Big county Mayo with its mountains, fields and bogs was home to George Moore, Catholic landowner and writer of “The Untilled Field,” a short story collection of Irish rural life. Moore Hall, his home place near Lough Carra, burned during the Civil War and stands in ruins today. Felton relates that “Moore brought dignity and emotional complexity to the study of Irish rural life even as Joyce subsequently was to bring them to the study of the Dublin poor.” The National Museum of Country Life in Castlebar near Moore Hall is one of Mayo’s historical jewels.
Early 20th-century Dublin was a battleground of contradictions—largely Catholic but controlled by Protestants, boasting beautiful buildings but, according to Felton, “home to some of the worst poverty in the world...arguably, as bad as that of Calcutta.” Today’s Dublin and its greater metropolitan area would seem a wonderland to the Revivalists, though they would still be able to trace their old trails around much of the interior. The section on the contemporary city discusses particulars concerning the Dublin Writers Museum and the Literary Pub Crawl, as well as historic landmarks.

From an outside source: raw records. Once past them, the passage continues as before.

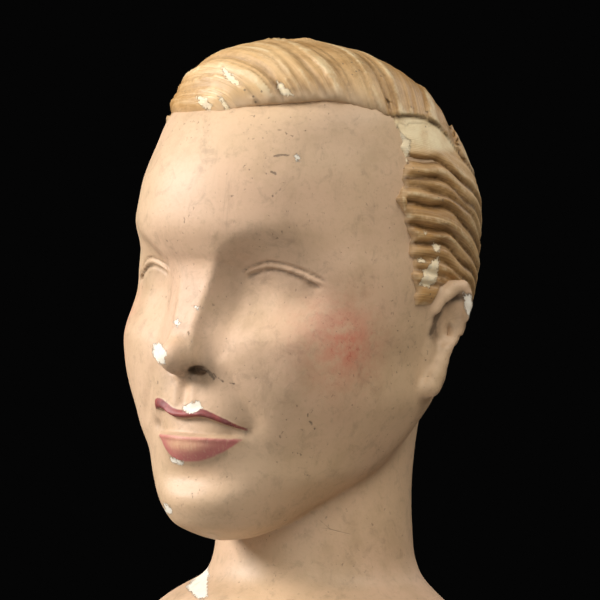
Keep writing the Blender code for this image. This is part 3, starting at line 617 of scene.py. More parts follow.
HAIR = dense([
    (-46, 0, 22, 36.5, 29, 34, 2.0), (-25, 0, 22, 45.5, 36, 46, 2.0), (0, 0, 20, 57.5, 49, 59, 2.1),
    (20, 0, 2, 73, 72, 81.5, 2.1), (40, 0, 2, 73, 74, 88, 2.1), (64, 0, 4, 73.8, 84, 84.5, 2.1),
    (83, 0, 3, 70.5, 79, 77, 2.1), (102, 0, 2, 65, 68, 63.5, 2.1), (114, 0, -1, 58.8, 62, 56, 2.05),
    (125, 0, -4, 47.5, 55, 44, 2.0), (133.5, 0, -6, 31, 43, 28, 2.0), (138.3, 0, -9, 13, 23, 14, 2.0),
    (139.6, 0, -10, 4, 7, 4, 2.0),
])
NECK = dense([
    (-150, 0, 8, 52, 50, 50, 2.0), (-122, 0, 7, 49, 49, 48, 2.0), (-100, 0, 6, 47.5, 46.5, 46, 2.0),
    (-70, 0, 7, 45, 43, 46, 2.0), (-40, 0, 10, 46, 42, 48, 2.0), (-10, 0, 12, 50, 42, 54, 2.0),
    (10, 0, 14, 46, 40, 50, 2.0),
])
# The outline of the brow and eye socket, then the upper lid's line: across and up
SOCKET = [
    (14, -8), (14, 22), (14.2, 31), (16, 38), (21, 44), (29, 49), (39, 52.5), (50, 54), (61, 51.5),
    (70, 44), (74, 30), (72, -8),
]
LID = dense([(22.6, 31.6), (26, 34.2), (34.5, 36.6), (41, 35.8), (47, 33.4), (52, 30.4), (56.4, 27.6)], 4)
# How far the smile reaches from the middle: to the left, and to the right for each lip
MOUTH_HALF = 27.5
RIGHT_UPPER = 22.0
RIGHT_LOWER = 18.5


def lip_lines(x):
    """Heights of the upper lip's top and lower edges, and the lower lip's, for a distance from the middle."""
    t = np.clip(np.abs(x) / np.where(x > 0, MOUTH_HALF, RIGHT_UPPER), 0, 1)
    low = np.clip(np.abs(x) / np.where(x > 0, MOUTH_HALF, RIGHT_LOWER), 0, 1)
    top = -29.0 + 1.5 * bump(np.abs(x), 12, 7.5) + np.where(x > 0, -7.6 * t**3, 3.6 * ramp(-x, 4, 20))
    upper = top - np.where(x > 0, 3.2 * (1 - 0.8 * t**4), 3.2 + 1.3 * t)
    lower = -39.6 - 1.0 * t**2
    bottom = -52.2 + 11.4 * low**2.4
    return top, upper, lower, bottom


def between(z, low, high, soft):
    return ramp(z, low - soft, low + soft) * (1 - ramp(z, high - soft, high + soft))


def lid_distance(ax, z):
    """Distance from the upper lid's line, negative below it, and how far along it."""
    distance, along = curve_distance(ax, z, LID)
    lid_z = np.interp(ax, LID[:, 0], LID[:, 1])
    return np.where(z > lid_z, distance, -distance), along

def face_relief(h):
    """How far the face's fine forms stand out from its broad sections, in millimetres."""
    x, y, z = h.T
    ax = np.abs(x)
    front = 1 - ramp(y, -52, -38)
    arch = signed_polygon(ax, z, SOCKET)
    inner = 4.8 * (1 - ramp(ax, 20, 50)) * ramp(z, -14, 26)
    outer = 5.6 * (1 - ramp(ax, 44, 69)) * ramp(z, -4, 27)
    socket = -inner * ramp(-arch, -2.5, 8.0) - outer * ramp(-arch, -5.0, 23.0)
    ball = 1.3 * bump(ax, 38, 13) * bump(z, 29, 8.0)
    signed, along = lid_distance(ax, z)
    ends = ramp(along, 0.0, 0.14) * (1 - ramp(along, 0.84, 1.0))
    near = np.abs(signed) < 9
    lid = 1.0 * bump(signed, 0, 0.9) - 0.8 * bump(signed, 1.9, 0.6) - 0.9 * bump(signed, -1.7, 0.9)
    lid = lid * ends * near
    lower_lid = -0.5 * bump(np.hypot((ax - 52) / 1.6, z - (27.5 - 0.12 * (ax - 52))), 0, 1.6)
    brow = 0.4 * bump(z, 58, 7) * bump(ax, 32, 18)
    top, upper, lower, bottom = lip_lines(x)
    end = ax - np.where(x > 0, MOUTH_HALF, RIGHT_UPPER)
    low_end = ax - np.where(x > 0, MOUTH_HALF, RIGHT_LOWER)
    inside = 1 - ramp(end, -4, 1)
    rise = np.clip((top - z) / np.maximum(top - upper, 0.4), 0, 1)
    upper_lip = 1.7 * between(z, upper, top, 1.1) * (0.35 + 0.65 * rise) * inside
    teeth = -2.6 * between(z, lower, upper, 1.1) * (1 - ramp(end, -6, 0.5))
    middle = (lower + bottom) / 2
    half = np.maximum((lower - bottom) / 2, 1.2)
    lower_lip = 3.4 * bump(z, middle, half * 1.05) * (1 - ramp(low_end, -22, 1))
    lip_top = 0.8 * bump(z, lower - 1.2, 1.3) * inside
    corner = -1.6 * bump(np.hypot(end - 0.3, z + 37), 0, 3.0)
    corner = corner - 4.0 * bump(np.hypot(end - 2, (z + 37) * 0.9), 0, 10.5)
    sulcus = -1.7 * bump(z, -59, 5.5) * bump(ax, 0, 17)
    philtrum = (-1.2 * bump(x, 0, 2.8) + 0.5 * bump(ax, 5.4, 2.2)) * between(z, -27, -17, 2)
    fold_d, fold_t = curve_distance(ax, z, [(20, -6), (25, -18), (31, -30), (34, -40)])
    fold = -0.7 * bump(fold_d, 0, 3.2) * ramp(fold_t, 0, 0.2) * (1 - ramp(fold_t, 0.7, 1))
    chin = 1.0 * bump(z, -72, 9) * bump(ax, 0, 17)
    side = ax < 75
    fine = lid + lower_lid + upper_lip + teeth + lower_lip + lip_top + corner + philtrum + fold
    return (socket + ball + brow + fine + sulcus + chin) * front * side


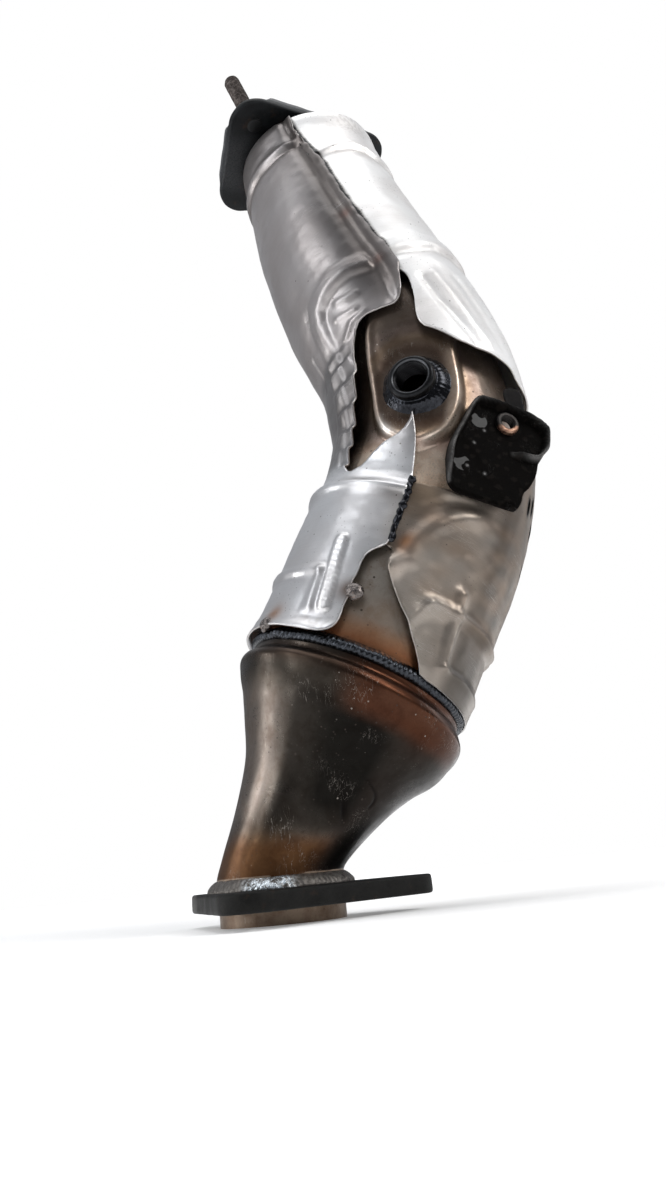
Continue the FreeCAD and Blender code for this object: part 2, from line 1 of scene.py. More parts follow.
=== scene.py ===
import math
import bpy
import numpy as np
from mathutils import Vector, Matrix
from mathutils.geometry import delaunay_2d_cdt


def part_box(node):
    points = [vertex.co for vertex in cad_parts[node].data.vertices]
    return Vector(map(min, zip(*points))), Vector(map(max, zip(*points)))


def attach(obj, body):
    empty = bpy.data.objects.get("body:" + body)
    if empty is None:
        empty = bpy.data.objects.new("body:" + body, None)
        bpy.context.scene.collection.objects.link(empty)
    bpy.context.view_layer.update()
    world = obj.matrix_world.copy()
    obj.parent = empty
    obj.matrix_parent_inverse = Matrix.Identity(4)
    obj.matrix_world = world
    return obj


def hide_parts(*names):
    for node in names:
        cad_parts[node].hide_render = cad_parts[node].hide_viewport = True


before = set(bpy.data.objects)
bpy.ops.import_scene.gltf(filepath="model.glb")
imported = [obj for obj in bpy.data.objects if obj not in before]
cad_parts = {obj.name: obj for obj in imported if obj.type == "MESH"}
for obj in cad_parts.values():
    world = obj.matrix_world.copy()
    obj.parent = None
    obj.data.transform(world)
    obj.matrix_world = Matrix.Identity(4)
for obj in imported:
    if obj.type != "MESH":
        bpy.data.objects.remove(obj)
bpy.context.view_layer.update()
scene = bpy.context.scene
MM = 0.001


def A(*v):
    return np.array(v, float)


def unit(v):
    v = np.array(v, float)
    return v / np.linalg.norm(v)


# ---------------------------------------------------------------- shapes, in mm
ENV = np.array([(48.1, 76.9, 452.6, 42.5), (51.9, 72.6, 428.7, 44.5), (63.1, 57.0, 376.7, 50), (77.7, 45.2, 329.6, 53.5),
                (94.2, 33.6, 283.8, 54.0), (99.1, 24.6, 244.3, 55.5), (95.0, 22.0, 209.9, 57), (83.2, 20.0, 177.1, 58.5),
                (62.8, 12.7, 136.5, 58), (45.1, 6.9, 102.8, 59)], float)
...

A Journey Into Ireland’s Literary Revival leaves readers, especially Americans accustomed to wide open spaces, with a firm impression of how geographically close things are in a small country, how much everyone walked in the early 20th century, and how intertwined so many relationships were, regardless of class and creed. Above all, R. Todd Felton explores the Revivalists’ versatility as courageous, hands-on philanthropic change agents gone native. Soaring beyond noblesse oblige, with some severing significant bonds with their own comfortable ancestries, these heroes scored both sublime and practical triumphs.